(Rows from a 3D modeling dataset)
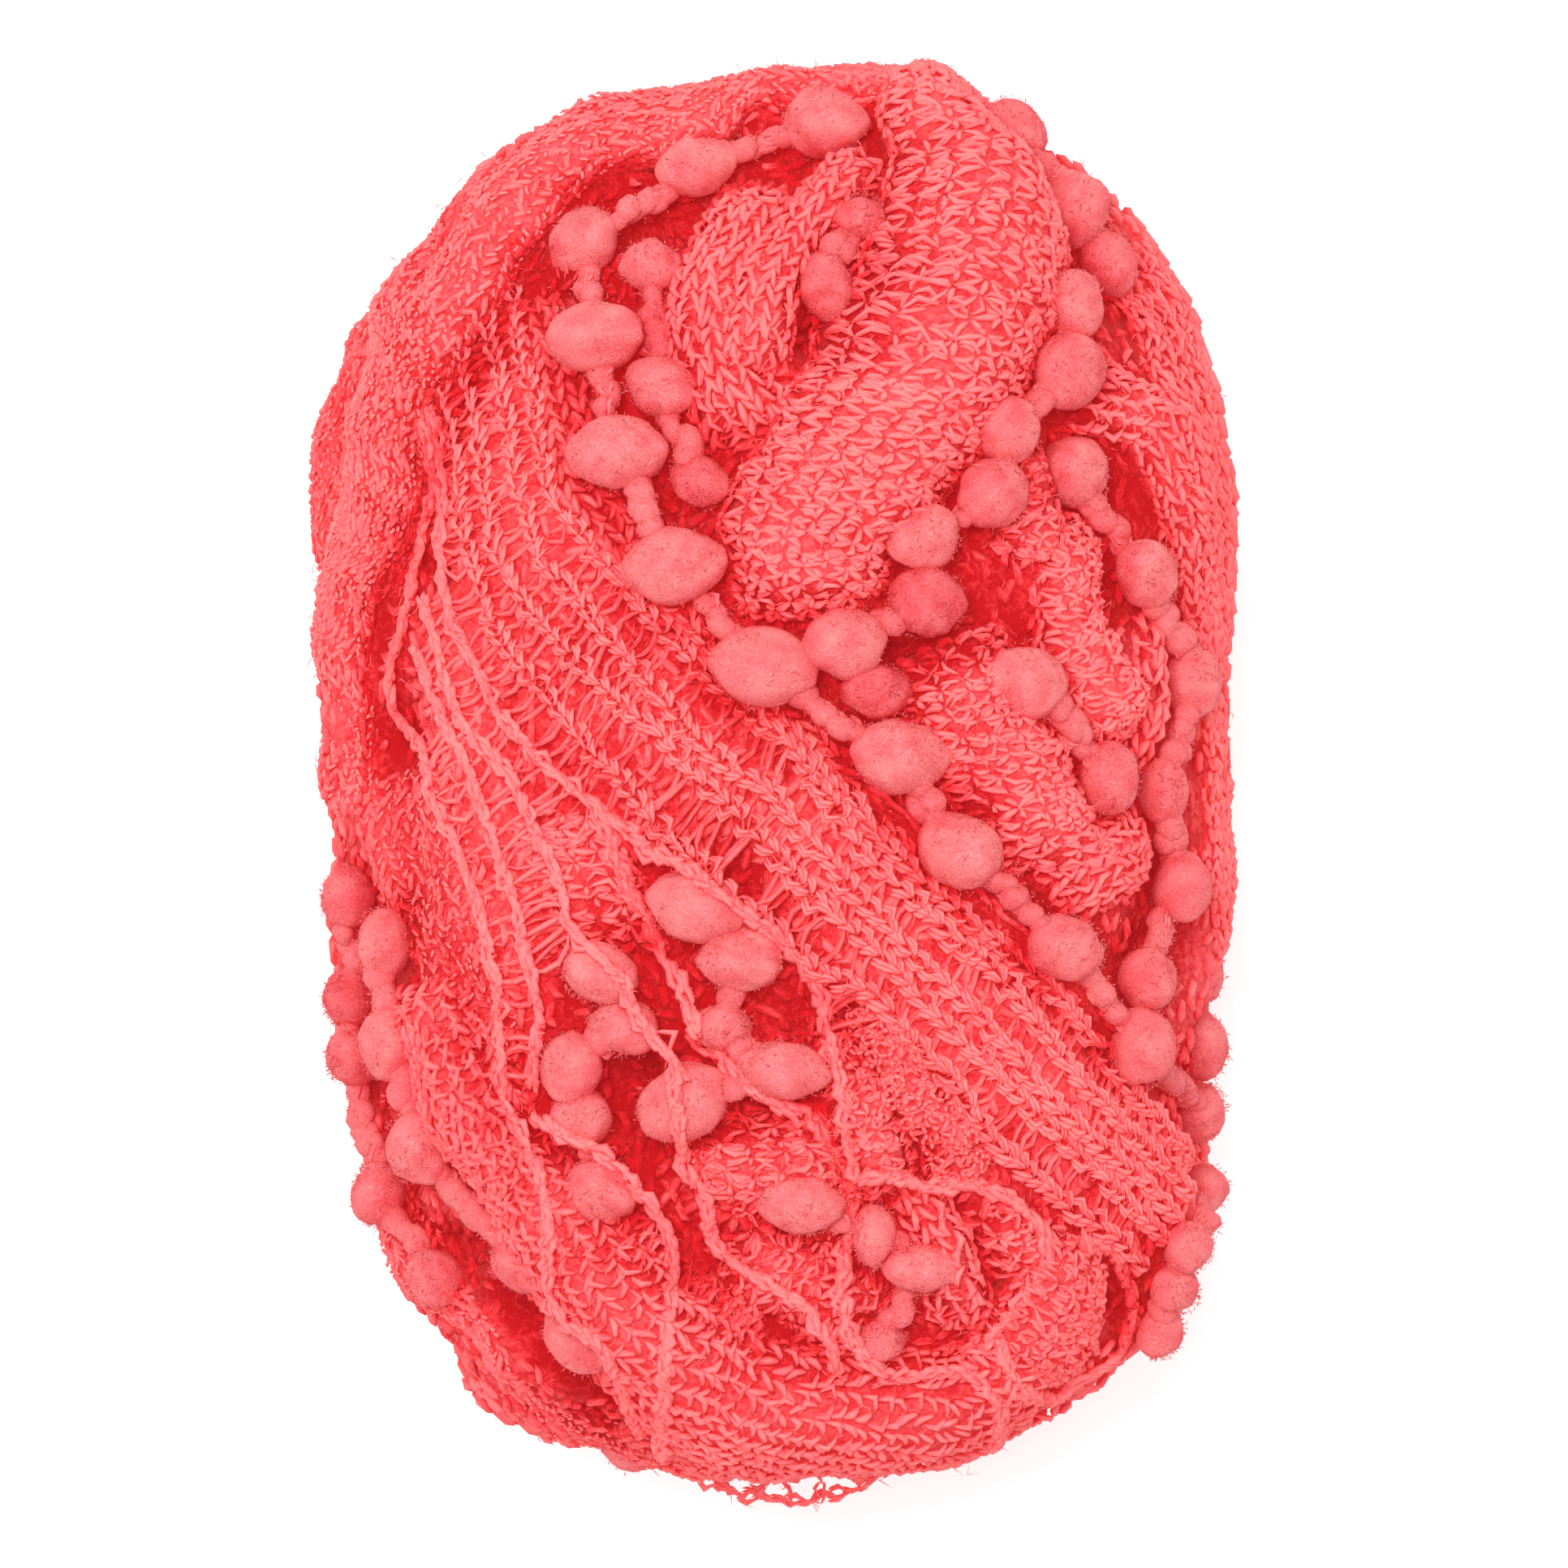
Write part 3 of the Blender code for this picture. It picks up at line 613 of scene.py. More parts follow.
class Ribbon:
    """A turn of knitted ribbon laid over the heap, with its own coordinates along and across."""

    def __init__(self, left, right, lift=(0.6, 0.6), rise=1.4, wave=(0.0, 10.0, 1), bulge=0.0):
        width = np.linalg.norm(left - right, axis=1).mean()
        run = lengths_along((left + right) / 2)[-1]
        self.rows = max(4, round(run / STRAP_CELL))
        self.columns = max(5, round(width / STRAP_CELL))
        left, right = smooth_curve(left, self.rows), smooth_curve(right, self.rows)
        share = np.linspace(0.0, 1.0, self.columns)
        outward = unit(left - right)
        left = left + outward * RAGGED * ripple(left, RAGGED_WAVE, self.rows)[:, None]
        right = right - outward * RAGGED * ripple(right, RAGGED_WAVE, self.rows + 1)[:, None]
        flat = left[:, None] * (1 - share[:, None]) + right[:, None] * share[:, None]
        flat = flat.reshape(-1, 3)
        cores, ways = from_core(flat)
        contact = reaches(HEAP.tree, flat).reshape(self.rows, self.columns)
        reach = contact.copy()
        for _ in range(STRAP_PULLS):
            padded = np.pad(reach, 1, mode="edge")
            beside = (padded[:-2, 1:-1] + padded[2:, 1:-1] + padded[1:-1, :-2]
                      + padded[1:-1, 2:]) / 4
            reach = np.maximum(contact, beside)
        size, length, seed = wave
        reach = reach + size * (ripple(flat, length, seed).reshape(reach.shape) - 1.0)
        crown = 1.0 - np.abs(2 * share - 1) ** 3
        row = np.arange(self.rows)
        ends = np.minimum(1.0, np.minimum(row, row[::-1]) / 3)
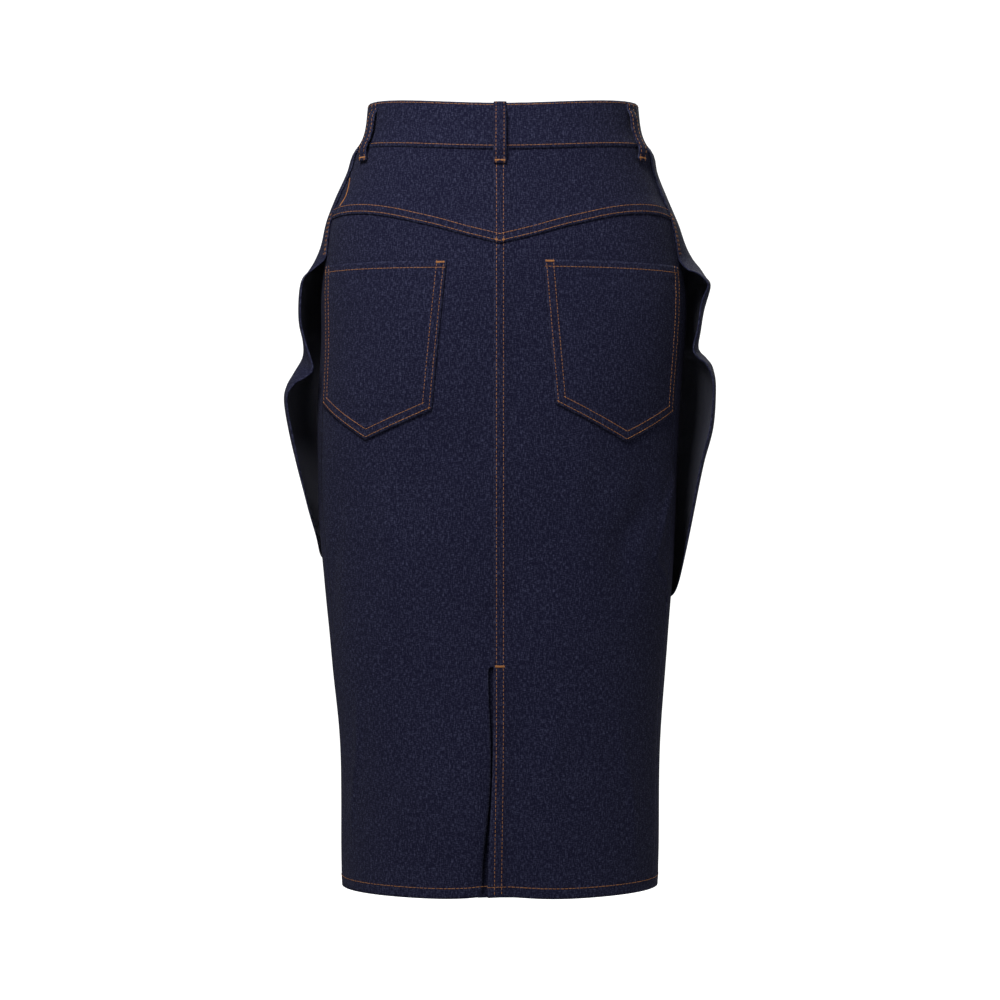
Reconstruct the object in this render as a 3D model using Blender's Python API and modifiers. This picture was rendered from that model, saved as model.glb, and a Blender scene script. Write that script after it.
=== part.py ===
"""Denim pencil skirt with a cascading drape at each hip, made of the pieces a maker cuts and sews.

Metres, +Z up. The skirt's back faces -Y and +X is the wearer's right. The origin is the middle
of the waist opening, half-way up the waistband. Each cloth piece is an open sheet of points laid
on one body surface, given its wall by a Solidify modifier that grows outwards. Round the body,
"turn" runs from 0 at the centre back to 1 at the centre front, by cloth length; it is negative
on the wearer's left.
"""
from math import cos, hypot, pi, sin

import bpy
import numpy as np

# Cloth and seams
DENIM = 0.0012                  # one layer of denim
BAND = 0.0024                   # waistband, two layers
SEAM_GAP = 0.0004               # clearance between pieces that are sewn together
LAY_GAP = 0.0006                # clearance under a piece laid on a curved panel

# Levels and seam lines
HEM = -0.7180
BAND_HEIGHT = 0.0425
SEAM_AT_BACK = -0.0255          # waist seam at the centre back
SEAM_AT_FRONT = -0.0290         # waist seam at the centre front
SIDE_RISE = 0.0105              # how much higher the waist is at the sides than at the back
SIDE_SEAM = 0.425               # turn of the side seams
LAP = 0.0060                    # folded edge of the lapped centre seams, from the centre
VENT_TOP = -0.5055
VENT_DRIFT = 0.0050             # how far the vent's edge swings over at the hem
VENT_LIFT = 0.0028              # how far the upper edge stands up at the hem
VENT_SINK = 0.0045              # how far the lower edge sinks in at the hem
VENT_REACH = 0.022              # width over which the vent's edges leave the body
UNDERLAP = (-0.016, 0.030)      # vent underlap, from and to, beside the centre back

# Body under the cloth, from the waist's top edge to the hem, a row for each level:
# height, half width, depth to the back, depth to the front, sideways shift
BODY = (
    (0.030, 0.1270, 0.0860, 0.0840, 0.0030),
    (-0.008, 0.1345, 0.0910, 0.0880, 0.0030),
    (-0.020, 0.1420, 0.0945, 0.0910, 0.0030),
    (-0.036, 0.1460, 0.0970, 0.0930, 0.0020),
    (-0.062, 0.1566, 0.1015, 0.0970, 0.0010),
    (-0.084, 0.1650, 0.1055, 0.0995, 0.0012),
    (-0.118, 0.1705, 0.1110, 0.1025, 0.0024),
    (-0.150, 0.1745, 0.1145, 0.1035, 0.0034),
    (-0.200, 0.1742, 0.1165, 0.1030, 0.0030),
    (-0.255, 0.1736, 0.1150, 0.1020, -0.0010),
    (-0.310, 0.1722, 0.1120, 0.1020, -0.0025),
    (-0.370, 0.1707, 0.1085, 0.1020, -0.0028),
    (-0.425, 0.1669, 0.1063, 0.1020, -0.0018),
    (-0.512, 0.1592, 0.1045, 0.1015, -0.0010),
    (-0.570, 0.1542, 0.1040, 0.1005, 0.0000),
    (-0.640, 0.1513, 0.1035, 0.0995, 0.0000),
    (-0.720, 0.1502, 0.1030, 0.0990, 0.0000),
)
FULLNESS = 2.2                  # exponent of the rounded body section; 2 is an ellipse

# Back yoke seam: cloth distance from the centre back, height
YOKE_SEAM = (
    (0.000, -0.1160), (0.035, -0.1070), (0.055, -0.1010), (0.080, -0.0945),
    (0.105, -0.0885), (0.130, -0.0845), (0.160, -0.0830), (0.200, -0.0860),
)

# Patch pocket corners: cloth distance from the centre back, height
POCKETS = {
    "left": {"inner_top": (0.049, -0.132), "outer_top": (0.190, -0.130),
             "outer_bottom": (0.188, -0.261), "tip": (0.128, -0.296),
             "inner_bottom": (0.063, -0.269)},
    "right": {"inner_top": (0.040, -0.131), "outer_top": (0.190, -0.131),
              "outer_bottom": (0.185, -0.269), "tip": (0.121, -0.298),
              "inner_bottom": (0.051, -0.263)},
}

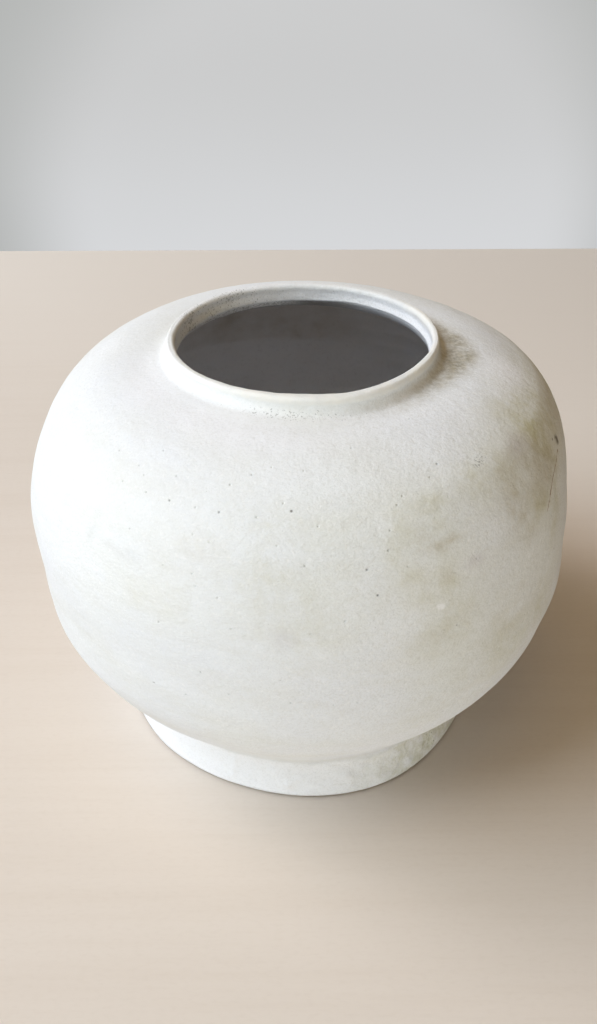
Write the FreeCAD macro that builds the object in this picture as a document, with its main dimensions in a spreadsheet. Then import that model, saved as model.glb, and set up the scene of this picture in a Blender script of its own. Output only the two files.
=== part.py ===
import FreeCAD, Part
import Sketcher
import math
import os

# Large white-slipped stoneware storage jar of the round "moon" shape.
# Millimetres. +Z is up and runs along the throwing axis. The origin is the
# centre of the foot's resting circle, so the jar stands on z = 0.
#
# A pot this size is too wide to be thrown in one go. Two bowls are thrown,
# one is turned over onto the other, and rim is luted to rim with slip at the
# waist. A foot ring is luted under the lower bowl and a collar is luted into
# the opening of the upper one. The jar is then coated with white slip
# outside and glazed inside, and the firing makes it one hard body.
#
# Every piece is a solid of revolution, drawn as a half section in the XZ
# plane (sketch x = radius, sketch y = height) and turned about Z.

doc = FreeCAD.newDocument("moon_jar")

# --------------------------------------------------------------------------
# Driving dimensions
# --------------------------------------------------------------------------

# The outer outline of the finished jar above its foot: a straight flank that
# runs into five tangent arcs. Each station is (radius, height, direction of
# travel in degrees, 90 being straight up); each arc is (radius, turn).
start = (107.25, 50.90, 54.92)
arcs = [("arc_lower", 71.46, 35.77), ("arc_girth", 689.0, 1.68), ("arc_side", 112.55, 22.69),
        ("arc_shoulder", 37.88, 31.87), ("arc_crown", 57.23, 32.47)]
names = ["low", "girth", "side", "shoulder", "crown", "brow"]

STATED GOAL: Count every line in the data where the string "scene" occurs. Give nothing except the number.

WORKED SOLUTION: 3